A stack of comb-bound documents, each with red card covers on one side. The cover of the topmost document says 'Cheddar Gorge' with my name and a picture.

In hindsight, it’s really obvious that I love writing. These projects are the precursor to this website, and I was always going to find some outlet for that part of my brain.

In some ways, I’m a very different person to who I was when I left school. In other ways, I haven’t changed a bit. As I’ve been going through my old school papers, it’s been fun to remind myself of that, and to see the through line to who I am today.

And now more than ever, I feel fortunate to be alive to do so.

The cheery, upbeat nature of this post feels at odds with the recent trauma in the trans community.

I can be nostalgic about my school days.
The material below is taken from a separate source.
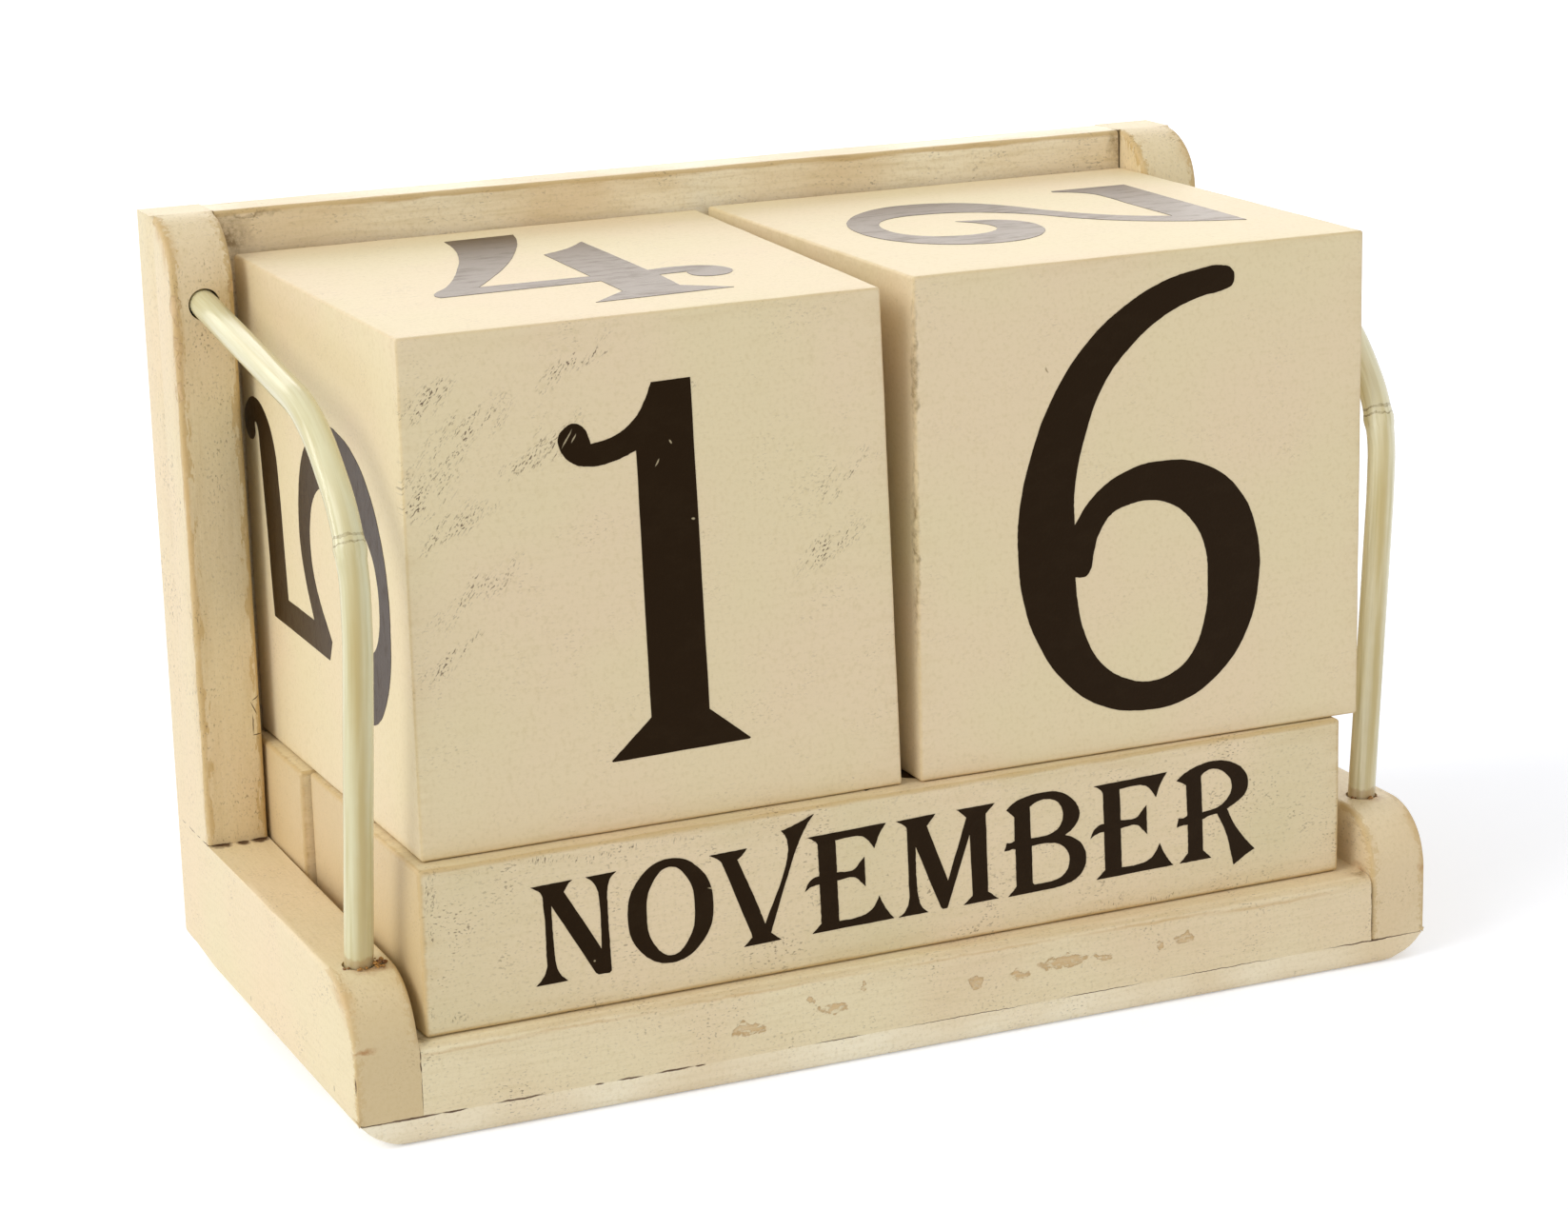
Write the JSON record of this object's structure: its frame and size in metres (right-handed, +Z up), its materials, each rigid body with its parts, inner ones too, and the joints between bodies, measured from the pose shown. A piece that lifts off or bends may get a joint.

I got to grow up, change as a person, be embarrassed by what I did when I was younger. I’m able to sit here and reminisce about old friends and teachers.

But Brianna won’t. She’ll never do these things. She’ll never cringe at her teenage selfies or remember her childhood loves or reconnect with a friend she hasn’t seen in a decade. She’ll never be old enough for school to feel like a distant memory.

Trans teens being murdered is the ultimate end state of transphobia and TERFery. It’s what we get from a culture that says a dead trans person is better than a happy trans person. When prominent figures make sweeping statements like “do whatever necessary to keep men out of girls’ bathrooms”, it is grimly unsurprising that some people take that literally.

In weeks like this, I am scared and frightened and angry, and I know I’m not the only one. I want to believe the world is getting better, that things are easier for young people now than they were for me, that we’re making progress. But sheesh, it doesn’t feel like that right now.

Trans friends, I love you, stay safe, look after yourselves. Brianna, rest in peace.